The computer records show that just as word of the Burisma hiring became public Hunter Biden was looped into an email string with Ukrainian company executives and one of his American law partners laying out an aggressive plan to lobby U.S. agencies. There was a pointed discussion about gaining influence inside the Obama-Biden administration for Burisma without having to register as a lobbyist under the Foreign Agent Registration Act.
"Devon and Hunter — The immediate plan is to reach out to the Energy and Ukraine desks, respectively, at State Dept to introduce them to Burisma and 'update' them on Burisma's current situation," the law partner at Boies Schiller & Flexner wrote.
"We can't just go in there with a hard ask but it is often the case that the conversation is open to an ask, assuming it goes well," the May 12, 2014 memo added. At the time Hunter Biden was joining the Burisma board, he also worked at the Boies Schiller law firm and was directing some of Burisma's legal work to the firm.
The memos openly discussed a desire to avoid registering as lobbyists.
"We at BSF will lead all this work and can execute the political and legal work right up to the line where we would need to register as lobbyists, but I don't want to register under the lobbying disclosure act or the foreign agents registration act," the law partner wrote.
Later, she inquired about whether Burisma had any American subsidiaries so it could lobby through them and not be viewed as a foreign entity.
"Devon — Does Burisma have any related company registered in the U.S.? A subsidiary of any sort even?" she asked in an email string where Hunter Biden was copied.
"They do not," Archer wrote back.
The law partner who wrote the email and Hunter Biden's lawyer did not return repeated calls seeking comment on the emails.
The New York Times reported Wednesday the federal investigation into Hunter Biden's foreign business dealings began in 2018 and is focused on issues like whether he legally was obligated to register under FARA, whether he violated tax laws or laundered any money.
Hunter Biden acknowledged he was under tax investigation in December 2020, shortly after his father was elected, and has denied any wrongdoing.
The Times reported Hunter Biden recently paid a belated tax bill around $1 million dollars.
Memos obtained by Just the News more than a year ago show the president's son was warned as early as 2016 by a business associate and accountant that he had failed to pay taxes on large payments he had received from Burisma.
For instance, just four days before Donald Trump assumed the presidency, a business colleague warned Hunter Biden he had not paid taxes on approximately $400,000 that he had been paid by Burisma in 2014 alone.
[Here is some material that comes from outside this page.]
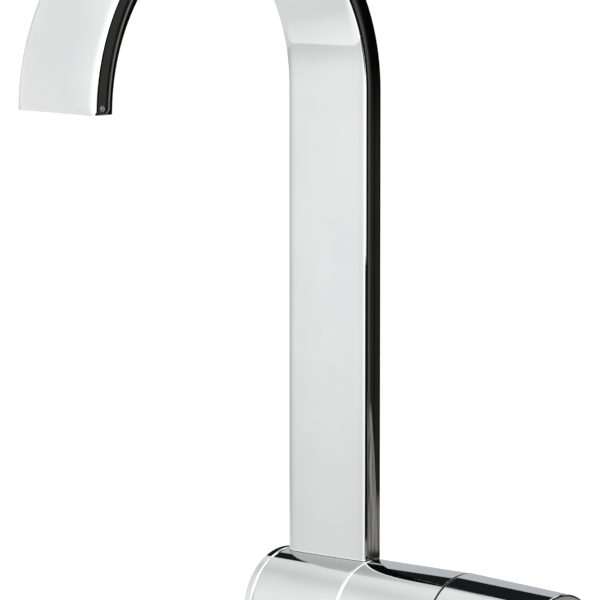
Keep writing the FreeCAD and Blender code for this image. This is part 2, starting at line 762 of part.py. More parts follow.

"In 2014 you joined the Burisma Board and we still need to amend your 2014 returns to reflect the unreported Burisma income," Rosemont Seneca executive Eric Schwerin wrote Hunter Biden in the Jan. 16, 2017 email. "That is approximately $400,000 extra so your income in 2014 was close to $1,247,328."
The emails actually started months earlier in spring 2016, when Hunter Biden learned his longtime business partner Archer was under federal investigation.
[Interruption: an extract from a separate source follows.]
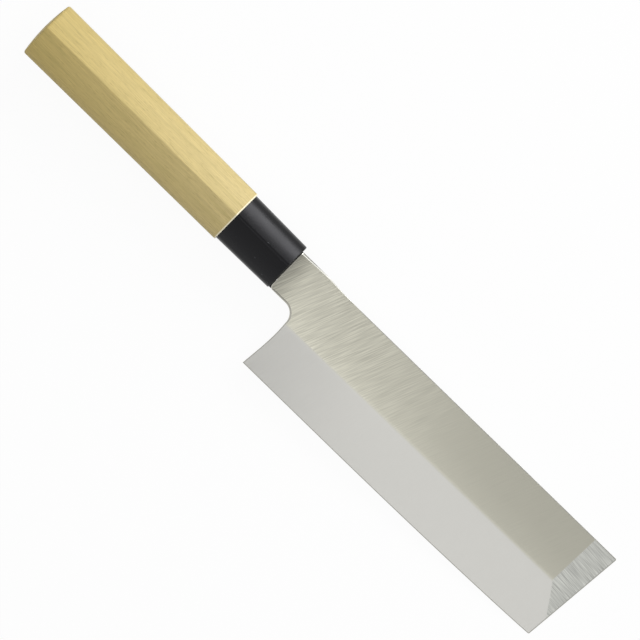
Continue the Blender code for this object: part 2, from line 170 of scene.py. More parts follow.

"Hunter and I talked briefly this morning and feel good with where we are on the taxes and the narrative regarding that," Schwerin wrote defense lawyers George Mesires and Michael MacPhail on April 14, 2016 as the team tried to secure a cooperation agreement with federal authorities in the Archer case.
The conversations were prompted by a subpoena to Hunter Biden from federal authorities a few weeks earlier, the emails show. "I received a SEC subpoena for any information I have related to the situation Devin [sic] is dealing with," Hunter Biden wrote a lawyer and Schwerin on March 23, 2016.
The inner circle devised a strategy for Hunter Biden to file an extension to file his 2015 taxes and "begin the process of amending the 2014 returns to reflect the Burisma payments from 2014," the emails stated. The move would buy time so that Hunter Biden's team could develop a proffer and produce documents to federal prosecutors to avoid becoming ensnared in the criminal case against Archer, the emails revealed.
At the time, FBI, SEC and IRS agents were bearing down on Archer, and agents arrested him a month later in May 2016 on charges he helped defraud a Native American tribe, a move the emails show was closely monitored by Hunter Biden's team.
Archer was convicted by a federal court in 2018, and he was recently sentenced to a year and one day in prison and millions in fines and restitution. Archer is appealing the sentence.
Rep. Jim Jordan (R-Ohio), who played a key role in Congress investigating the false Russia collusion narrative and the Ukraine impeachment scandal, said Thursday the laptop documents and their relevance to the FBI probe illustrate the dangers of the censorship that occurred in major social media and news media when the Biden scandal first broke in 2019.
Major news media called the Biden scandal a "conspiracy theory," national security experts aligned with the Biden campaign alleged falsely that the story and the laptop were "Russian disinformation," and Twitter and Facebook censored stories about the issues.
"You have the Democrats' candidate for president in the weeks leading up to the election, we find out his son who had this cushy job with Burisma that was the focus of the 2019 impeachment was not paying taxes," Jordan told Just the News. "I mean that comes out just days and weeks before the presidential election.
"That's what [the censors] had to avoid. They went to any length they could to stop that with social media platforms, not allowing this story to go forward. The legacy media, as John pointed out, and of course all these intel people who came forward and said, 'Oh, this is really Russian disinformation.' No, it wasn't. It was the truth."